The team applied a computer algorithm to calculate the fastest route an object can travel via ocean currents between various points on the globe. Most previous studies looked only at movement of phytoplankton within regions. The resulting database, Jönsson said, is analogous to a mileage chart one would find on a roadmap or atlas showing the distance between two cities, except that Jönsson and Watson are indicating the speed of travel between different points.
The researchers confirmed that the travel times calculated by their model were similar to the time it took real objects accidentally dumped into the ocean to be carried by currents. For instance, 29,000 rubber ducks and other plastic bath toys toppled off a Chinese freighter in 1992 and have since been tracked as a method of understanding ocean currents. A similar utility has stemmed from the “Great Shoe Spill of 1990” when more than 60,000 Nike athletic shoes plunged into the ocean near Alaska and have been riding the currents off the Pacific Northwest ever since.
The researchers’ model also matched the amount of time it took radioactive particles to reach the West Coast of the United States from Japan’s Fukushima I Nuclear Power Plant, which released large amounts of radioactive materials into the Pacific Ocean following heavy damage from a tsunami in March 2011. The actual travel time of the materials was 3.6 years; the model calculated it would take 3.5 years.
To create the model, Jönsson and Watson obtained surface-current data from a database of modeled global surface currents developed at the Massachusetts Institute of Technology and housed at NASA’s Jet Propulsion Laboratory in California. Into this virtual world they released thousands of particles that represented phytoplankton and then ran simulations multiple times, comparing past and present runs for accuracy and making tweaks to improve the model. They eventually tracked more than 50 billion positions of particles, which is just a fraction of the actual number of phytoplankton in the ocean.
Because phytoplankton mainly reproduce asexually — meaning that one organism alone can produce offspring — only one individual needs to reach a new area to colonize it. This fact led the team to look at the shortest time it takes to get around the world rather than the average time. “The rule for our phytoplankton was ‘drive at fast as possible,'” Jönsson said.
To cut down the computing resources needed to track the particles, the researchers calculated the fastest way to get from one place to another using a shortcut commonly employed by smartphone apps and in-car navigation systems.
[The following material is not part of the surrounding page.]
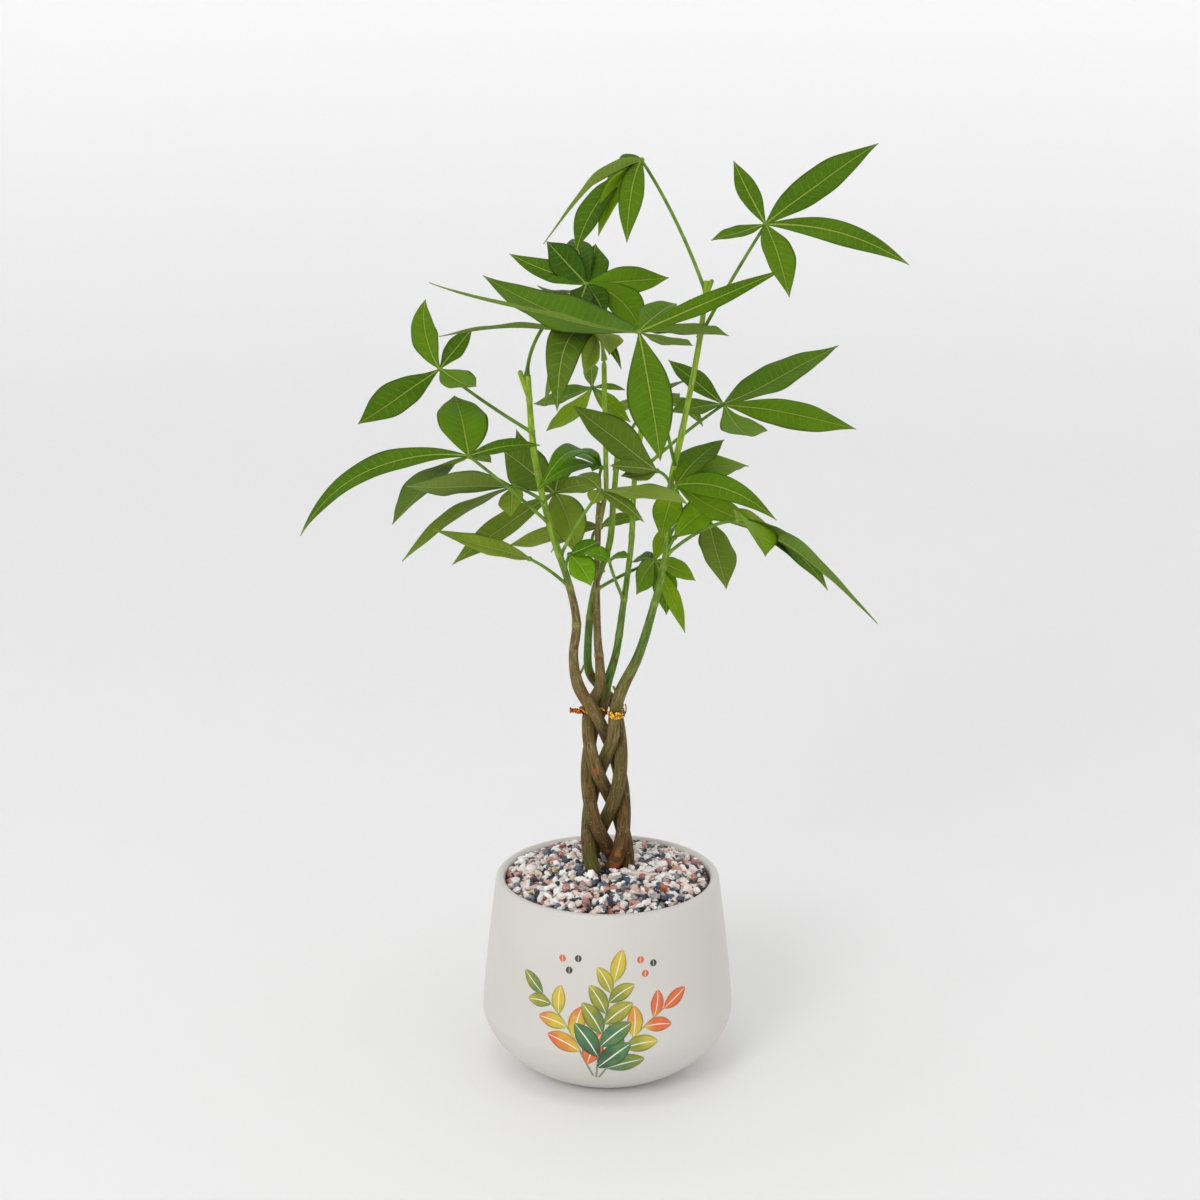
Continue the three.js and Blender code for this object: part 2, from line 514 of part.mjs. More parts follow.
// hub is where the leaflets meet and faces is the way the leaf's upper side looks;
// a leaflet is [heading, rise, length, width, droop, roll, full].
const LEAVES = {
  crown_top: {
    stem: "far_right",
    from: [59, 1, 505],
    by: [41, 5, 547],
    hub: [20, 12, 583.1],
    faces: [285, 60],
    look: LEAF_GREEN,
    leaflets: [
      [237, -20, 113, 20, 16, 70, 0.44],
      [217, -46, 70, 20, 22, 19, 0.65],
      [230, -46, 58, 13, 24, 10],
      [255, -53, 57, 15, 34, -2, 0.51],
      [139, -38, 41, 22, 16, -19, 0.44],
    ],
  },
  upper_right: {
    stem: "far_right",
    from: [56, 0, 479],
    by: [73.5, -12, 513.7],
    hub: [92.9, -22, 548.6],
    faces: [277, 30],
    look: LEAF_GREEN,
    leaflets: [
      [28, 29, 90, 22, 4, -18, 0.46],
      [354, -15, 88, 14, 18, 27],
      [284, -37, 60, 20, 9, -12, 0.47],
      [217, -9, 42, 12, 0, 30, 0.53],
      [141, 56, 43, 13, -3, -8, 0.52],
    ],
  },
  mid_right: {
    stem: "right",
    from: [16.5, 5, 390],
    by: [45.2, 30, 410],
    hub: [73.6, 56, 425.6],
    faces: [277, 37],
    look: LEAF_GREEN,
    leaflets: [
      [40, 15, 106, 28, -4, -29, 0.44],
      [16, -13, 93, 21, 6, 56],
      [284, 0, 82, 26, -25, -5, 0.54],
      [215, 0, 42, 16, 3, 22, 0.57],
      [142, 29, 50, 16, -2, 10, 0.53],
    ],
  },
  crown_left: {
    stem: "far_left",
    from: [-49.3, -2, 455.8],
    by: [-40, 12, 482],
    hub: [-13.2, 24, 506.6],
    faces: [270, 41],
    look: LEAF_GREEN,
    leaflets: [
      [138, 35, 41, 20, 1, -28, 0.49],
      [100, 22, 57, 18, 15, 2, 0.54],
      [81, 30, 41, 22, -13, 1, 0.47],
      [153, 16, 56, 15, -5, -2, 0.47],
      [18, 2, 54, 19, -2, 12, 0.48],
      [351, -40, 44, 22, 30, 6, 0.6],
      [124, -7, 56, 11, -22, 34, 0.51],
      [258, -25, 34, 15, 0],
      [305, -40, 26, 16, 10],
    ],
  },
  crown_middle: {
    stem: "middle",
    from: [-2.5, -2, 465.8],
    by: [-4.5, -1, 478],
    hub: [-6.7, 2, 479.6],
    faces: [270, 45],
    look: LEAF_OLIVE,
    leaflets: [
      [246, -33, 69, 23, 55, 0, 0.48],
      [260, -21, 48, 13, 8, -37, 0.53],
      [279, -5, 49, 23, 22, -31, 0.52],
      [295, -25, 38, 6, 21, -2],
      [195, 2, 98, 20, 8, 58, 0.58],
      [133, -47, 70, 14, 30],
    ],
  },
  big_centre: {
    stem: "far_right",
    from: [41, -2, 399],
    by: [31, -42, 444],
    hub: [17.7, -62, 491.1],
    faces: [275, 53],
    look: LEAF_GREEN,
    leaflets: [
      [136, 9, 133, 36, -14, 7, 0.44],
      [199, 16, 130, 18, -7, 46],
      [25, 18, 101, 11, 0, 32, 0.45],
      [49, -9, 86, 23, 5, -53],
      [61, -15, 72, 15, -4, -45, 0.6],
      [290, -63, 78, 27, 6, 23, 0.53],
      [66, 8, 58, 20, 10],
    ],
  },
  upper_left: {
    stem: "far_left",
    from: [-47, -3, 420],
    by: [-76.5, 14, 435.6],
    hub: [-104.6, 34, 452.4],
    faces: [265, 30],
    look: LEAF_GREEN,
    leaflets: [
      [154, 78, 44, 20, -25, -30],
      [26, 46, 32, 14, 3, -10, 0.53],
      [295, -1, 60, 19, -8, -18, 0.52],
      [218, -24, 67, 24, -2, 8, 0.56],
    ],
  },
  left_long: {
    stem: "far_left",
    from: [-36, -4, 362],
    by: [-58.9, -25, 388.5],
    hub: [-83, -46, 414],
    faces: [265, 53],
    look: LEAF_GREEN,
    leaflets: [
      [178, -26, 114, 17, 32, 0, 0.48],
      [128, -34, 103, 29, 10, 44, 0.46],
      [101, 23, 66, 31, 11, 12, 0.44],
      [19, 5, 45, 11, 10, 2],
      [74, -16, 43, 11, -2, -28],
    ],
  },
  left_pair: {
    stem: "far_left",
    from: [-40, -4, 377],
    by: [-50, 0, 382],
    hub: [-58.7, 6, 383.8],
    faces: [262, 60],
    look: LEAF_OLIVE,
    leaflets: [
      [224, 9, 86, 24, 1, 69, 0.51],
      [214, -24, 88, 18, 11, 22, 0.51],
      [268, -32, 26, 17, 0, 19],
    ],
  },
  left_back: {
    stem: "far_left",
    from: [-38, -4, 372],
    by: [-40, 22, 372],
    hub: [-33.5, 44, 370.6],
    faces: [270, 45],
    look: LEAF_OLIVE,
    leaflets: [
      [135, 23, 51, 28, 5, -23, 0.53],
      [119, 31, 62, 19, -25, -4, 0.51],
      [200, -31, 80, 19, 5, 7, 0.53],
      [288, -34, 54, 24, 25],
      [48, -4, 42, 15],
      [77, 19, 50, 17, 25],
    ],
  },
  middle_left: {
    stem: "middle",
    from: [-5.6, -2, 366],
    by: [-6, 9, 382],
    hub: [-4, 18, 393],
    faces: [270, 65],
    look: LEAF_YOUNG,
    leaflets: [
      [241, 4, 70, 16, 40],
      [222, -8, 54, 14, 30],
      [120, -5, 46, 14, 30],
      [255, 6, 22, 11, 20],
    ],
  },
  centre_front: {
    stem: "far_right",
    from: [39, -2, 382],
    by: [36, -16, 394],
    hub: [29.4, -26, 400.6],
    faces: [277, 40],
    look: LEAF_OLIVE,
    leaflets: [
      [182, 39, 65, 27, -2, 13],
      [227, 13, 43, 10, 4, -5, 0.56],
      [225, 3, 31, 11, -5],
    ],
  },
  right_fan: {
    stem: "far_right",
    from: [38.5, -2, 369],
    by: [42, -9, 380],
    hub: [41.9, -14, 389],
    faces: [288, 50],
    look: LEAF_GREEN,
    leaflets: [
      [54, 20, 56, 22, 16, -26, 0.43],
      [47, 1, 69, 27, 17, -12, 0.38],
      [318, -7, 78, 16, 23, 40, 0.38],
      [340, -22, 55, 21, -9, -4, 0.48],
      [235, -60, 34, 18, 12],
    ],
  },
  right_long: {
    stem: "far_right",
    from: [37.5, -2, 343],
    by: [58, -22, 363],
    hub: [77, -44, 374],
    faces: [283, 65],
    look: LEAF_GREEN,
    leaflets: [
      [312, -19, 122, 23, 14, -63, 0.42],
      [332, -31, 70, 17, 25, -2, 0.54],
      [285, -8, 57, 33, 29, -31, 0.55],
    ],
  },
  right_hanging: {
    stem: "far_right",
    from: [38, -2, 352],
    by: [46, 20, 358],
    hub: [63.4, 34, 355.9],
    faces: [277, 45],
    look: LEAF_OLIVE,
    leaflets: [
      [282, -35, 58, 24, -2, -14, 0.47],
      [25, -24, 56, 14, 30],
      [75, 24, 50, 16, 20],
    ],
  },
  young_shoot: {
    stem: "far_right",
    from: [37, -2, 346],
    by: [39, -5, 350],
    hub: [41, -6, 354],
    faces: [277, 37],
    look: LEAF_YOUNG,
    leaflets: [[15, 36, 40, 20, 10]],
  },
  low_shoot: {
    stem: "far_left",
    from: [-26.5, -5, 333],
    by: [-25.6, -8, 339],
    hub: [-23.5, -9, 344],
    faces: [270, 50],
    look: LEAF_YOUNG,
    leaflets: [
      [345, 26, 21, 12, 0],
      [322, -46, 24, 18],
    ],
  },
  low_right: {
    stem: "middle",
    from: [-6.5, -2, 320],
    by: [10, 22, 323],
    hub: [30.1, 42, 326.9],
    faces: [278, 45],
    look: LEAF_GREEN,
    leaflets: [
      [14, -29, 31, 15, 10, -5, 0.51],
      [328, -63, 50, 12, 4, -12, 0.51],
      [249, -23, 36, 17, 23, -44, 0.58],
      [125, -16, 27, 13, 21, 8],
      [55, -70, 42, 18, 20],
      [70, 30, 34, 11, 10],
    ],
  },
  low_front: {
    stem: "right",
    from: [9.5, 6, 312],
    by: [4, -12, 330],
    hub: [0.7, -24, 344.2],
    faces: [270, 70],
    look: LEAF_YOUNG,
    leaflets: [
      [174, 14, 16, 15, 20, 0, 0.45],
      [344, 12, 14, 12, 20, -10],
      [120, 10, 18, 9, 20],
    ],
  },
  low_middle: {
    stem: "left",
    from: [-4, 6.5, 330],
    by: [-10, 16, 346],
    hub: [-4.7, 24, 353.2],
    faces: [270, 60],
    look: LEAF_OLIVE,
    leaflets: [
      [153, -16, 69, 15, 3, -10, 0.62],
      [150, -30, 42, 16, 25],
      [20, 5, 28, 11, 20],
    ],
  },
  low_left: {
    stem: "far_left",
    from: [-24, -5, 322],
    by: [-36, -10, 334],
    hub: [-48.4, -14, 342.6],
    faces: [260, 63],
    look: LEAF_OLIVE,
    leaflets: [[201, 21, 66, 17, -1, -4, 0.41]],
  },
  front_centre: {
    stem: "far_left",
    from: [-29, -5, 343],
    by: [-18, -24, 368],
    hub: [-4.4, -38, 391],
    faces: [270, 60],
    look: LEAF_OLIVE,
    leaflets: [
      [306, 5, 85, 26, 6, -12, 0.52],
      [300, -10, 52, 9, 8, 30, 0.48],
      [120, 3, 32, 13, 25],
      [242, -32, 12, 12, 18],
    ],
  },
  back_small: {
    stem: "left",
    from: [6.5, 9, 412],
    by: [0, 30, 428],
    hub: [-9.7, 46, 438.3],
    faces: [270, 45],
    look: LEAF_GREEN,
    leaflets: [
      [148, -18, 47, 20, -6, 18, 0.51],
      [235, -22, 53, 16, -14, 19, 0.54],
      [91, 15, 34, 10, 6, -25, 0.57],
      [367, -5, 21, 6, 12, -11, 0.56],
      [336, -37, 33, 12, -6, 5],
    ],
  },
  back_crown: {
    stem: "left",
    from: [5, 9, 395],
    by: [14, 36, 412],
    hub: [27, 58, 426],
    faces: [90, 60],
    look: LEAF_GREEN,
    leaflets: [
      [57, 7, 52, 16],
      [72, -12, 62, 18, 20],
      [122, -19, 44, 16],
      [96, 10, 58, 18, 20],
      [30, -25, 44, 15, 30],
    ],
  },
};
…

The method, called “Dijkstra’s algorithm” after the late Dutch computer scientist Edsger Dijkstra who developed it in the 1950s, calculates how to get from A to C if you know the route from A to B and B to C.
“Dijkstra’s algorithm is a way of optimizing for the shortest path between two positions when you have a network of possible locations, and we used it to find pathways when there was no direct link from one region to another,” Watson said.
Although each step in the pathway from one region to another may be unlikely, the fact that a single phytoplankton organism, which lives only a few weeks, can give rise to millions of offspring means that even unlikely paths will have some followers.
Professor of Marine Sciences Per Jonsson at the University of Gothenburg Center for Sea and Society in Sweden said that the analysis offers a new perspective on global connectivity. “This is the first attempt to identify time scales of connectivity and possible dispersal barriers for plankton across all oceans,” said Jonsson, who had no role in the research and is not related to study author Bror Jönsson. “The general message is that all parts of the ocean surface are connected on surprisingly short time scales.
“This implies that regional declines in plankton fitness due to climate change may be buffered by relatively rapid immigration coupled with community sorting or evolutionary change,” Jonsson continued. “The authors also offer a practical and predictive tool for a range of studies regarding global ocean dispersal, including the spread of contaminants and marine litter.”
The paper, “The timescales of global surface-ocean connectivity,” was published online in-advance-of-print April 19 in the journal Nature Communications. The work was funded in part by the National Science Foundation, NASA and the Nippon Foundation-University of British Columbia’s Nereus Program.